Speaking during a Goldman Sachs Healthcare virtual event on Thursday, Azar gave an update on the timeline for vaccines in the US.  

“The good news is that we're doing everything we can to ensure that we have supplies manufactured,” he said. “Pending FDA authorizations, we believe we may have up to 100 million doses by the end of the year, enough to cover especially vulnerable populations. And we project having enough for every American who wants a vaccine by March to April 2021.”  

Operation Warp Speed is a “complex endeavor, and especially so during a global pandemic,” Azar said.

“Industrial scale manufacturing of a product while it's still in clinical trials is rare in drug development,” he said, adding that it makes little business sense to spend money on a product that may never get used. “Something that should make any Goldman analysts recoil in horror.”

“Manufacturing has now begun on an industrial scale for all six OWS supported vaccines. More than 23 manufacturing facilities across the US had been augmented and scaled up with our support,” he said. 

 “We're also supporting the procurement and manufacturing of the ancillary supplies needed for vaccines, such as vials and syringes, with more than a billion currently under procurement," Azar added.

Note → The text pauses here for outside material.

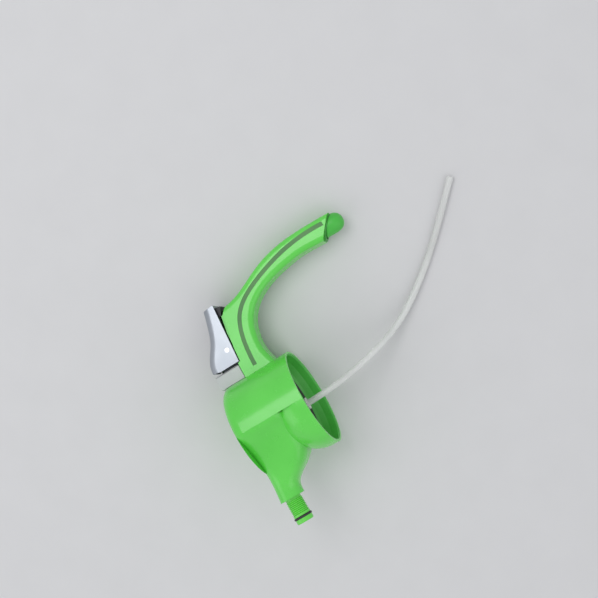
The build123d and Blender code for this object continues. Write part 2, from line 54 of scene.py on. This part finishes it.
EZ = Vector((0.0, -1.0, 0.0))
EY = EZ.cross(EX)


def at(x, y, z):
    """A point of the head in millimetres, in the row frame in metres."""
    return (SHIFT + EX * x + EY * y + EZ * z) / 1000.0


# ------------------------------------------------------------ siphon tube
TUBE_RADIUS = 0.002
MOUTH = at(2.0, 0.0, 10.9)
LOW = TUBE_RADIUS + 0.00005  # height of the tube's middle where it lies on the table
ROUTE = [
    MOUTH,
    MOUTH + Vector((0.0, 0.022, 0.0)),
    MOUTH + Vector((-0.0018, 0.048, -0.0125)),
    Vector((MOUTH.x - 0.008, MOUTH.y + 0.076, LOW + 0.0035)),
    Vector((MOUTH.x - 0.024, MOUTH.y + 0.101, LOW)),
    Vector((MOUTH.x - 0.045, MOUTH.y + 0.126, LOW)),
    Vector((MOUTH.x - 0.069, MOUTH.y + 0.150, LOW)),
]


def tube_curve(name, radius, points):
    """Round tube along a route, as a NURBS curve that starts and ends on it.

    Each point's radius holds the tube's own, because the curve's bounds take it in.
    """
    curve = bpy.data.curves.new(name, "CURVE")
    curve.dimensions = "3D"
    curve.resolution_u = 16
    curve.bevel_depth = 1.0
    curve.bevel_resolution = 6
    curve.use_fill_caps = True
    line = curve.splines.new("NURBS")
    line.points.add(len(points) - 1)
    for p, co in zip(line.points, points):
        p.co = (co.x, co.y, co.z, 1.0)
        p.radius = radius
    line.order_u = 3
    line.use_endpoint_u = True
    obj = bpy.data.objects.new(name, curve)
    bpy.context.scene.collection.objects.link(obj)
    return obj


tube = tube_curve("soft_siphon_tube", TUBE_RADIUS, ROUTE)
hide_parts("siphon_tube")
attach(tube, "housing")


# -------------------------------------------------------------- materials
def shader(name):
    """New material with its node tree, principled shader and output."""
    mat = bpy.data.materials.new(name)
    mat.use_nodes = True
    nodes = mat.node_tree.nodes
    return mat, mat.node_tree, nodes["Principled BSDF"]


def noise(tree, scale, detail=4.0):
    """Noise in object space."""
    coord = tree.nodes.new("ShaderNodeTexCoord")
    tex = tree.nodes.new("ShaderNodeTexNoise")
    tex.inputs["Scale"].default_value = scale
    tex.inputs["Detail"].default_value = detail
    tex.inputs["Roughness"].default_value = 0.55
    tree.links.new(coord.outputs["Object"], tex.inputs["Vector"])
    return tex.outputs["Fac"]


def ramp(tree, fac, low, high):
    """Colour between two ends of a factor."""
    node = tree.nodes.new("ShaderNodeValToRGB")
    node.color_ramp.elements[0].position = 0.3
    node.color_ramp.elements[0].color = (*low, 1.0)
    node.color_ramp.elements[1].position = 0.7
    node.color_ramp.elements[1].color = (*high, 1.0)
    tree.links.new(fac, node.inputs["Fac"])
    return node.outputs["Color"]


def spread(tree, fac, low, high):
    """Factor mapped to a range of values."""
    node = tree.nodes.new("ShaderNodeMapRange")
    node.inputs["To Min"].default_value = low
    node.inputs["To Max"].default_value = high
    tree.links.new(fac, node.inputs["Value"])
    return node.outputs["Result"]


def bump(tree, bsdf, fac, strength):
    """Fine relief on the surface."""
    node = tree.nodes.new("ShaderNodeBump")
    node.inputs["Strength"].default_value = strength
    node.inputs["Distance"].default_value = 0.0002
    tree.links.new(fac, node.inputs["Height"])
    tree.links.new(node.outputs["Normal"], bsdf.inputs["Normal"])


def plastic(name, low, high, rough, grain=900.0, relief=0.05, coat=0.0, soft=0.0):
    """Moulded plastic: slight mottling, uneven gloss and a fine skin."""
    mat, tree, bsdf = shader(name)
    tree.links.new(ramp(tree, noise(tree, 38.0), low, high), bsdf.inputs["Base Color"])
    tree.links.new(
        spread(tree, noise(tree, 130.0, 3.0), rough - 0.05, rough + 0.07),
        bsdf.inputs["Roughness"],
    )
    bump(tree, bsdf, noise(tree, grain, 2.0), relief)
    bsdf.inputs["Coat Weight"].default_value = coat
    bsdf.inputs["Coat Roughness"].default_value = 0.12
    bsdf.inputs["Subsurface Weight"].default_value = soft
    bsdf.inputs["Subsurface Radius"].default_value = (0.001, 0.002, 0.0008)
    return mat


def metal(name, low, high, rough, grain=700.0, relief=0.06):
    """Metal with faint uneven gloss."""
    mat, tree, bsdf = shader(name)
    bsdf.inputs["Metallic"].default_value = 1.0
    tree.links.new(ramp(tree, noise(tree, 60.0), low, high), bsdf.inputs["Base Color"])
    tree.links.new(
        spread(tree, noise(tree, 240.0, 3.0), rough - 0.05, rough + 0.08),
        bsdf.inputs["Roughness"],
    )
    bump(tree, bsdf, noise(tree, grain, 2.0), relief)
    return mat


def clear_tube(name):
    """Translucent soft tube."""
    mat, tree, bsdf = shader(name)
    tree.links.new(
        ramp(tree, noise(tree, 45.0), (0.80, 0.81, 0.79), (0.90, 0.91, 0.89)),
        bsdf.inputs["Base Color"],
    )
    tree.links.new(
        spread(tree, noise(tree, 160.0, 3.0), 0.16, 0.30), bsdf.inputs["Roughness"],
    )
    bump(tree, bsdf, noise(tree, 500.0, 2.0), 0.05)
    bsdf.inputs["Transmission Weight"].default_value = 0.28
    bsdf.inputs["IOR"].default_value = 1.42
    return mat


looks = {
    "green_plastic": plastic(
        "mat_green_plastic", (0.100, 0.63, 0.062), (0.122, 0.69, 0.078), 0.25, coat=0.4, soft=0.06,
    ),
    "liner_plastic": plastic(
        "mat_liner_plastic", (0.065, 0.46, 0.055), (0.085, 0.52, 0.070), 0.36, soft=0.04,
    ),
    "spout_plastic": plastic(
        "mat_spout_plastic", (0.120, 0.64, 0.062), (0.145, 0.70, 0.078), 0.24, coat=0.3, soft=0.06,
    ),
    "inlay_plastic": plastic(
        "mat_inlay_plastic", (0.075, 0.21, 0.070), (0.110, 0.27, 0.090), 0.55, grain=1500.0,
        relief=0.25,
    ),
    "gasket_rubber": plastic(
        "mat_gasket_rubber", (0.020, 0.020, 0.020), (0.034, 0.034, 0.033), 0.62, relief=0.2,
    ),
    "seal_rubber": plastic(
        "mat_seal_rubber", (0.016, 0.016, 0.016), (0.030, 0.030, 0.030), 0.50, relief=0.15,
    ),
    "valve_plastic": plastic(
        "mat_valve_plastic", (0.66, 0.67, 0.64), (0.74, 0.75, 0.72), 0.42, soft=0.08,
    ),
    "block_plastic": plastic(
        "mat_block_plastic", (0.44, 0.47, 0.46), (0.54, 0.56, 0.55), 0.34, coat=0.15,
    ),
    "steel": metal("mat_steel", (0.50, 0.50, 0.50), (0.64, 0.64, 0.63), 0.24),
    "silver_cover": metal(
        "mat_silver_cover", (0.36, 0.39, 0.43), (0.44, 0.47, 0.51), 0.36, grain=1600.0,
    ),
    "frame_plastic": plastic(
        "mat_frame_plastic", (0.014, 0.015, 0.017), (0.026, 0.027, 0.030), 0.42, relief=0.12,
    ),
    "bulb_rubber": plastic(
        "mat_bulb_rubber", (0.055, 0.47, 0.050), (0.075, 0.53, 0.062), 0.42, grain=1300.0,
        relief=0.15, soft=0.08,
    ),
    "ring_plastic": plastic(
        "mat_ring_plastic", (0.040, 0.27, 0.040), (0.055, 0.32, 0.052), 0.45,
    ),
    "tube_clear": clear_tube("mat_tube_clear"),
}

record = frame["record"]
slot_of = {s["node"]: s["material_slot"] for s in record["subparts"]}
for name, node in frame["nodes"].items():
    for holder in node.material_slots:
        holder.material = looks[slot_of[name]]
tube.data.materials.append(looks["tube_clear"])


# -------------------------------------------------------------- soft bulb
BULB_LEAN = math.radians(3.0)
BULB_ROOT = SHIFT + EX * -84.7 + EZ * -58.0
BULB_HALF_WIDTH = 6.9
BULB_HALF_DEPTH = 6.3
END_FOOT = SHIFT + EX * -83.8 + EZ * -59.85
END_TURN = math.atan2(-11.3, -13.6)
END_GAP = 1.0


def bulb_point(height, angle, share):
    """Point on the bulb, `height` mm below its root, round its own axis."""
    down = EX * math.sin(BULB_LEAN) - EZ * math.cos(BULB_LEAN)
    along = down.cross(EY)
    spot = BULB_ROOT + down * height + EY * (BULB_HALF_WIDTH * share * math.cos(angle))
    return (spot + along * (BULB_HALF_DEPTH * share * math.sin(angle))) / 1000.0


def end_height(point):
    """How far a point is out from the grip's slanted end, in mm."""
    out = EX * -math.sin(END_TURN) + EZ * math.cos(END_TURN)
    return (point * 1000.0 - END_FOOT).dot(out)


# height above the root in mm, and share of the full width there
STATIONS = [
    (0.0, 1.0), (2.0, 1.0), (4.0, 0.997), (6.0, 0.985), (7.4, 0.965), (8.6, 0.93),
    (9.7, 0.872), (10.6, 0.80), (11.4, 0.705), (12.0, 0.60), (12.5, 0.47), (12.85, 0.33),
    (13.05, 0.18), (13.12, 0.06),
]


def share_at(height):
    """Width share of the bulb at a height, between stations."""
    for (h0, s0), (h1, s1) in zip(STATIONS, STATIONS[1:]):
        if height <= h1:
            return s0 + (s1 - s0) * (height - h0) / (h1 - h0)
    return STATIONS[-1][1]


def bulb_mesh():
    """Closed soft dome from the grip's slanted end to its tip."""
    around = 64
    rings = 22
    top = STATIONS[-1][0]
    columns = []
    for i in range(around):
        angle = 2 * math.pi * i / around
        low, high = -8.0, 12.0
        for _ in range(40):
            middle = (low + high) / 2
            if end_height(bulb_point(middle, angle, share_at(max(middle, 0.0)))) < END_GAP:
                low = middle
            else:
                high = middle
        start = high
        column = []
        for r in range(rings):
            t = r / (rings - 1)
            eased = math.sin(t * math.pi / 2)
            height = start + (top - start) * eased
            column.append(bulb_point(height, angle, share_at(max(height, 0.0))))
        columns.append(column)
    verts = [p for column in columns for p in column]
    faces = []
    for i in range(around):
        j = (i + 1) % around
        for r in range(rings - 1):
            faces.append((i * rings + r, i * rings + r + 1, j * rings + r + 1, j * rings + r))
    tip = len(verts)
    verts.append(bulb_point(top + 0.03, 0.0, 0.0))
    foot = len(verts)
    verts.append(bulb_point(6.0, 0.0, 0.0))
    for i in range(around):
        j = (i + 1) % around
        faces.append((i * rings + rings - 1, tip, j * rings + rings - 1))
        faces.append((i * rings, j * rings, foot))
    mesh = bpy.data.meshes.new("soft_bulb")
    mesh.from_pydata([tuple(v) for v in verts], [], faces)
    for polygon in mesh.polygons:
        polygon.use_smooth = True
    mesh.validate()
    mesh.update()
    obj = bpy.data.objects.new("soft_bulb", mesh)
    bpy.context.scene.collection.objects.link(obj)
    return obj


bulb = bulb_mesh()
bulb.data.materials.append(looks["bulb_rubber"])
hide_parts("bulb_skirt", "bulb_crown")
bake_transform(bulb)

# ------------------------------------------------------- floor and lights
floor_mesh = bpy.data.meshes.new("floor")
floor_mesh.from_pydata(
    [(-3, -3, 0), (3, -3, 0), (3, 3, 0), (-3, 3, 0)], [], [(0, 1, 2, 3)],
)
floor = bpy.data.objects.new("floor", floor_mesh)
bpy.context.scene.collection.objects.link(floor)
floor.data.materials.append(
    plastic("mat_floor", (0.655, 0.65, 0.655), (0.67, 0.665, 0.67), 0.75, grain=60.0, relief=0.02)
)


def area_light(name, place, target, size, power):
    """Soft square light aimed at a point."""
    data = bpy.data.lights.new(name, "AREA")
    data.shape = "SQUARE"
    data.size = size
    data.energy = power
    obj = bpy.data.objects.new(name, data)
    bpy.context.scene.collection.objects.link(obj)
    obj.location = place
    obj.rotation_mode = "QUATERNION"
    obj.rotation_quaternion = (Vector(target) - Vector(place)).to_track_quat("-Z", "Y")
    return obj


key = area_light("key", (-0.55, -0.10, 0.95), (0, 0, 0.02), 0.55, 2.6)
fill = area_light("fill", (0.70, 0.55, 0.80), (0, 0, 0.02), 0.9, 1.5)
rim = area_light("rim", (0.1, -0.9, 0.6), (0, 0, 0.03), 0.6, 0.9)
world = bpy.data.worlds.new("studio")
world.use_nodes = True
world.node_tree.nodes["Background"].inputs["Color"].default_value = (0.95, 0.97, 1.0, 1.0)
world.node_tree.nodes["Background"].inputs["Strength"].default_value = 0.70
bpy.context.scene.world = world
bpy.context.scene.view_settings.view_transform = "Standard"

# ----------------------------------------------------------------- camera
DISTANCE = 0.7
VIEW_WIDTH = 0.36418
TARGET_LEFT = 0.00883
TARGET_UP = 0.05907
back = (EX * 0.157 + EY * 0.973 - EZ * 0.169).normalized()
up = -EX * 0.86 - EZ * 0.51
right = up.cross(back).normalized()
up = back.cross(right).normalized()
target = at(0, 0, 0) - right * TARGET_LEFT + up * TARGET_UP
camera_data = bpy.data.cameras.new("camera")
camera_data.sensor_width = 36.0
camera_data.lens = camera_data.sensor_width * DISTANCE / VIEW_WIDTH
camera_data.clip_start = 0.01
camera_data.clip_end = 20.0
camera = bpy.data.objects.new("camera", camera_data)
bpy.context.scene.collection.objects.link(camera)
camera.matrix_world = Matrix((
    (right.x, up.x, back.x, target.x + back.x * DISTANCE),
    (right.y, up.y, back.y, target.y + back.y * DISTANCE),
    (right.z, up.z, back.z, target.z + back.z * DISTANCE),
    (0, 0, 0, 1),
))
bpy.context.scene.camera = camera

9:55 a.m. ET, October 8, 2020

US stocks open higher

From CNN’s Anneken Tappe

People walk by the New York Stock Exchange in lower Manhattan on October 2 in New York City.
People walk by the New York Stock Exchange in lower Manhattan on October 2 in New York City. Spencer Platt/Getty Images

US stocks rose at the opening bell in New York on Thursday, as stimulus hopes continue to dominate the market.

Meanwhile, the Labor Department’s report on jobless claims showed a slight improvement in first-time claims, but a significant one million drop in continued jobless claims.

Here's where things opened:

  • The Dow rose 0.4%, or 103 points.
  • The S&P 500 opened 0.5% higher.
  • The Nasdaq Composite climbed 0.7%.
9:19 a.m. ET, October 8, 2020

Coronavirus cases increase 56% in a week in England

From CNN's Livvy Doherty

A completed test kit is collected from a driver at a Covid-19 testing center in London, on September 30.
A completed test kit is collected from a driver at a Covid-19 testing center in London, on September 30. Dominic Lipinski/PA Images/Getty Images

Coronavirus cases in England have increased by 56% in a week, according the latest figures from the UK government’s NHS Test and Trace.

At least 51,475 people tested positive for Covid-19 during the week of Sept. 24 through Sept. 30 –– a 56% increase from the previous week. According to the weekly Test and Trace roundup, positive figures have been “rising steeply over the past 5 weeks with over 7 times as many positive cases identified in the most recent week compared to the end of August.”

There has been an increase of 27% in the number of people tested since the end of August.

A total of at least 7,654,018 people have now been tested for coronavirus at least once in England since Test and Trace began on May 28.

9:01 a.m. ET, October 8, 2020

Another 840,000 Americans filed for unemployment benefits last week

From CNN’s Anneken Tappe

Paper covers the windows of a closed storefront on Madison Avenue in New York, on September 26.
Paper covers the windows of a closed storefront on Madison Avenue in New York, on September 26. Nina Westervelt/Bloomberg/Getty Images

The pace of America's jobs recovery continues to slow.

Another 840,000 workers filed for initial unemployment benefits last week on a seasonally adjusted basis, the Department of Labor reported Thursday.

That was down from 849,000 in the previous week.

California has halted the processing of its initial claims for a second-straight week to work on its benefit backlog and fraud prevention. Thursday's report includes an estimate based on previous claims for the state.

Claims for Pandemic Unemployment Assistance stood at 464,437. PUA is targeted as those workers who aren't eligible for regular benefits, such as the self-employed.

Together, regular and PUA first-time claims stood at 1.3 million last week, on an unadjusted basis.

Continued claims, which count people who have filed for benefits for at least two weeks in a row, stood at 11 million, down almost 1 million.